SHORT EXERCISE =
Start at the line containing "obj.parent = empty", stop at the line containing "return [c /", and set down every line in that stretch exactly as written, and nothing else.

EXTRACTED MATERIAL =
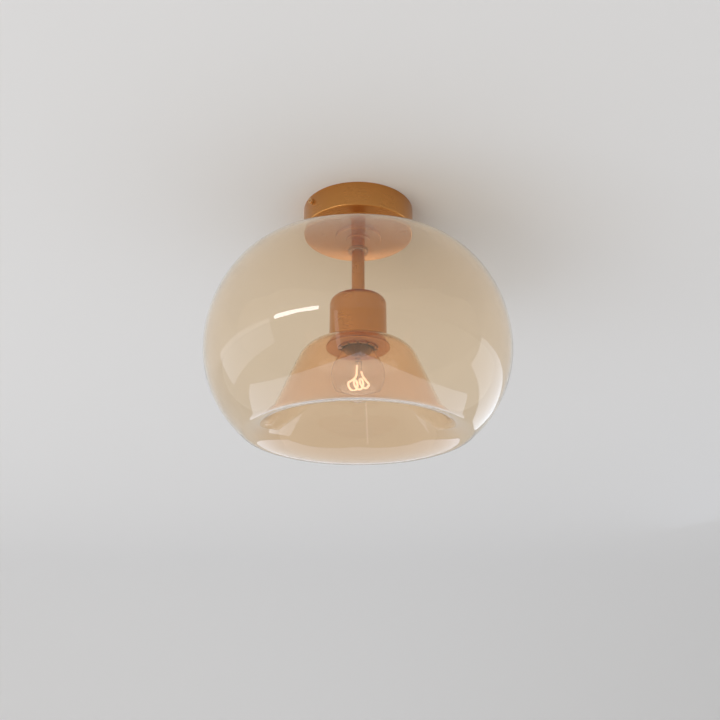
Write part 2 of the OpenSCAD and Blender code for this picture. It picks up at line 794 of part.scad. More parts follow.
module holder_terminals() {
    length = terminal_w;
    color("gold") on_bar() for (side = [0, 180]) rotate([0, 0, side]) difference() {
        translate([terminal_u - length / 2, -terminal_w / 2, z_carrier_top])
            cube([length, terminal_w, terminal_h]);
        bar_rod(wire_d / 2 + thread_gap, terminal_u - length, terminal_u + length, z_terminal_wire);
        translate([terminal_u, 0, 0])
            rod(terminal_screw_d / 2 + thread_gap, z_terminal_wire, z_carrier_top + terminal_h + cut);
    }
}

module holder_terminal_screws() {
    slot_w = 0.5;
    z_low = z_terminal_wire + wire_d / 2 + thread_gap;
    z_high = z_carrier_top + terminal_h + 0.8;
    color("silver") on_bar() for (side = [-1, 1]) translate([side * terminal_u, 0, 0])
        difference() {
            rod(terminal_screw_d / 2, z_low, z_high);
            translate([-terminal_screw_d, -slot_w / 2, z_high - slot_w])
                cube([2 * terminal_screw_d, slot_w, 2 * slot_w]);
        }
}

module live_wire() {
    color("saddlebrown") on_bar() tube_along(smooth(live_points, 4), wire_d / 2, [0, 0, 1]);
}

module neutral_wire() {
    color("royalblue") on_bar() tube_along(smooth(neutral_points, 4), wire_d / 2, [0, 0, 1]);
}

// Ring that carries the glass, with a threaded hub inside the cup
module shade_ring() {
    edge = 0.3;
    r = ring_d / 2;
    z_low = z_ring - ring_t;
    color("darkgoldenrod") turned([[hub_r, z_low], [r - edge, z_low], [r, z_low + edge],
        [r, z_ring - edge], [r - edge, z_ring], [hub_r + hub_wall, z_ring],
        [hub_r + hub_wall, z_ring + hub_h], [hub_r, z_ring + hub_h]]);
}

module neck_gasket() {
    in_r = cup_r + fit_gap;
    out_r = ring_d / 2 - 0.4;
    color("lightyellow") turned([[in_r, z_ring], [out_r, z_ring], [out_r, z_neck],
        [in_r + gasket_sleeve_t, z_neck], [in_r + gasket_sleeve_t, z_neck + gasket_sleeve_h],
        [in_r, z_neck + gasket_sleeve_h]]);
}

// Bulb
module bulb_envelope() {
    color("antiquewhite", 0.4) turned(concat(bulb_skin(0), reversed(bulb_skin(bulb_wall))));
}

module bulb_cap() {
    crest = cap_thread_d / 2;
    outside = wave(crest, cap_wave, cap_pitch, z_cap_top - 1, z_cap_bottom + cap_seat);
    inside = [for (p = outside) p - [cap_wall, 0]];
    color("silver") turned(concat(
        [[insulator_r, z_cap_top]], outside,
        [[crest, z_cap_bottom], [crest - cap_wall, z_cap_bottom]],
        reversed(inside), [[insulator_r, z_cap_top - 1]]));
}

module bulb_insulator() {
    z_low = z_cap_top - 1.5;
    color("black") turned([[0, z_low], [insulator_r - thread_gap, z_low],
        [insulator_r - thread_gap, z_cap_top], [tip_r, z_tip - tip_h], [0, z_tip - tip_h]]);
}

module bulb_contact() {
    color("silver") turned([[0, z_tip - tip_h], [tip_r - 0.4, z_tip - tip_h],
        [tip_r - 1.4, z_tip], [0, z_tip]]);
}

module bulb_mount() {
    color("antiquewhite", 0.4) {
        turned([[0, z_press], [mount_r, z_press], [mount_r, z_neck_seat - flare_h],
            [mount_flare_r, z_neck_seat - flare_t], [mount_flare_r, z_neck_seat], [0, z_neck_seat]]);
        translate([-press_w / 2, -press_t / 2, z_press - press_h / 2])
            cube([press_w, press_t, press_h]);
    }
}

// The glowing filament: curls on a level axis between two leads
curl_turn = 37;
curl_steps = 14;
curl_count = 2.75;
z_curl = z_bulb + curl_height;
function curl_point(t) = let (a = 360 * t + 100, s = (t - curl_count / 2) * curl_pitch,
    across = curl_r * cos(a))
    [s * cos(curl_turn) + across * sin(curl_turn), across * cos(curl_turn) - s * sin(curl_turn),
    z_curl + curl_r * sin(a)];
function curls() = [for (i = [0 : curl_count * curl_steps]) curl_point(i / curl_steps)];
lead_left = [-1, 0, z_curl + 21.3];
lead_right = [3.4, 0, z_curl + 14.2];
filament_path = concat([lead_left, [-1.3, 0, z_curl + 15], [-2.6, 1.5, z_curl + 8.5]], curls(),
    [[5.4, -1, z_curl + 8], lead_right]);

// The least gap between stretches of the filament that are half a curl or more apart
function least_gap(p, d, apart) =
    min([for (i = [0 : len(p) - 1 - apart], k = [i + apart : len(p) - 1]) norm(p[i] - p[k])]) - d;
echo(filament_gap = least_gap(filament_path, filament_d, curl_steps / 2));

module filament() {
    color("orange") tube_along(filament_path, filament_d / 2, [0, 1, 0]);
}

module filament_leads() {
    z_top = z_press - press_h / 2;
    color("silver") {
        translate([lead_left.x, 0, 0]) rod(lead_r, lead_left.z + lead_gap, z_top);
        translate([lead_right.x, 0, 0]) rod(lead_r, lead_right.z + lead_gap, z_top);
    }
}

ceiling_bracket();
terminal_block();
terminal_sleeves();
terminal_screws();
terminal_fixing_screw();
earth_screw();
earth_tags();
earth_wire();
canopy();
canopy_screw_left();
canopy_screw_right();
canopy_washer_left();
canopy_washer_right();
canopy_nipple();
canopy_nut();
tooth_washer();
stem_flange();
flange_nut();
stem_tube();
glass_grommet();
glass_bowl();
glass_bell();
cup_nipple();
cup();
cup_nut();
lampholder_cap();
lampholder_body();
contact_carrier();
thread_shell();
centre_contact();
holder_terminals();
holder_terminal_screws();
live_wire();
neutral_wire();
shade_ring();
neck_gasket();
bulb_envelope();
bulb_cap();
bulb_insulator();
bulb_contact();
bulb_mount();
filament();
filament_leads();
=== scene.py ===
import math

import bmesh
import bpy
from mathutils import Matrix, Vector


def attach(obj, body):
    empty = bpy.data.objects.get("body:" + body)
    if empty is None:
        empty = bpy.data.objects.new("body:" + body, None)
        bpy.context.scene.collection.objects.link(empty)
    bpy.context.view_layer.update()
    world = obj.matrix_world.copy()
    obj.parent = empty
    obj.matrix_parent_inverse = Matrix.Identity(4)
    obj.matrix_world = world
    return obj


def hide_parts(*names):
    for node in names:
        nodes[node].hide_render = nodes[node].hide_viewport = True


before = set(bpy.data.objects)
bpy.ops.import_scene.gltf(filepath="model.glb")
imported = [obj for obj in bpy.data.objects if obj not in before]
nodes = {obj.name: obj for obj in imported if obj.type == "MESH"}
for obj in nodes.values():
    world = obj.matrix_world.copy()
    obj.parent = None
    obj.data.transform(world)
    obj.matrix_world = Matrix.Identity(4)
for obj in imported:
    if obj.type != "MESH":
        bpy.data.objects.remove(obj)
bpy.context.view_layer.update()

scene = bpy.context.scene
mm = 0.001

print("ceiling light: frame loaded,", len(nodes), "nodes")


# Light goes through up to eight glass skins and the bulb before it meets the ceiling
renderDepth = {"max_bounces": 32, "transmission_bounces": 32, "transparent_max_bounces": 32, "glossy_bounces": 8}
for name, value in renderDepth.items():
    setattr(scene.cycles, name, value)
scene.view_settings.view_transform = "Standard"


# Materials

def linearColour(hexText):
    channels = [int(hexText[i:i + 2], 16) / 255 for i in (0, 2, 4)]
    return [c / 12.92 if c <= 0.04045 else ((c + 0.055) / 1.055) ** 2.4 for c in channels] + [1.0]


def addNode(tree, kind, settings=None, links=None):
    node = tree.nodes.new(kind)
    for name, value in (settings or {}).items():
        if isinstance(name, str) and hasattr(node, name):
            setattr(node, name, value)
        else:
            node.inputs[name].default_value = value
    for name, source in (links or {}).items():
        tree.links.new(source, node.inputs[name])
    return node


def newMaterial(name):
    material = bpy.data.materials.new(name)
    material.use_nodes = True
    tree = material.node_tree
    tree.nodes.clear()
    place = addNode(tree, "ShaderNodeTexCoord").outputs["Object"]
    output = addNode(tree, "ShaderNodeOutputMaterial")
    return material, tree, place, output


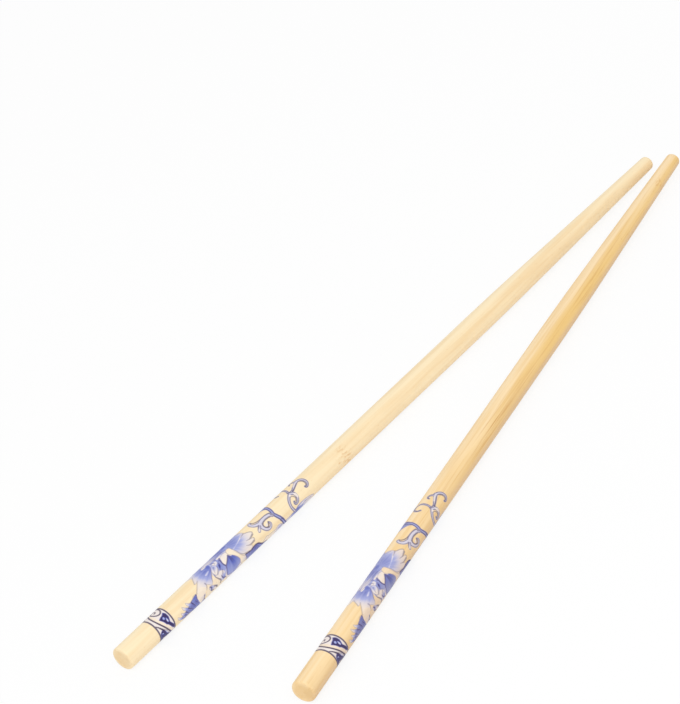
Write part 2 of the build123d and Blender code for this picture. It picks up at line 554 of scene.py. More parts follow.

SOLUTION BELOW =
    obj.parent = empty
    obj.matrix_parent_inverse = Matrix.Identity(4)
    obj.matrix_world = world
    return obj


def hide_parts(*names):
    for node in names:
        nodes[node].hide_render = nodes[node].hide_viewport = True


before = set(bpy.data.objects)
bpy.ops.import_scene.gltf(filepath="model.glb")
imported = [obj for obj in bpy.data.objects if obj not in before]
nodes = {obj.name: obj for obj in imported if obj.type == "MESH"}
for obj in nodes.values():
    world = obj.matrix_world.copy()
    obj.parent = None
    obj.data.transform(world)
    obj.matrix_world = Matrix.Identity(4)
for obj in imported:
    if obj.type != "MESH":
        bpy.data.objects.remove(obj)
bpy.context.view_layer.update()

scene = bpy.context.scene
mm = 0.001

print("ceiling light: frame loaded,", len(nodes), "nodes")


# Light goes through up to eight glass skins and the bulb before it meets the ceiling
renderDepth = {"max_bounces": 32, "transmission_bounces": 32, "transparent_max_bounces": 32, "glossy_bounces": 8}
for name, value in renderDepth.items():
    setattr(scene.cycles, name, value)
scene.view_settings.view_transform = "Standard"


# Materials

def linearColour(hexText):
    channels = [int(hexText[i:i + 2], 16) / 255 for i in (0, 2, 4)]
    return [c / 12.92 if c <= 0.04045 else ((c + 0.055) / 1.055) ** 2.4 for c in channels] + [1.0]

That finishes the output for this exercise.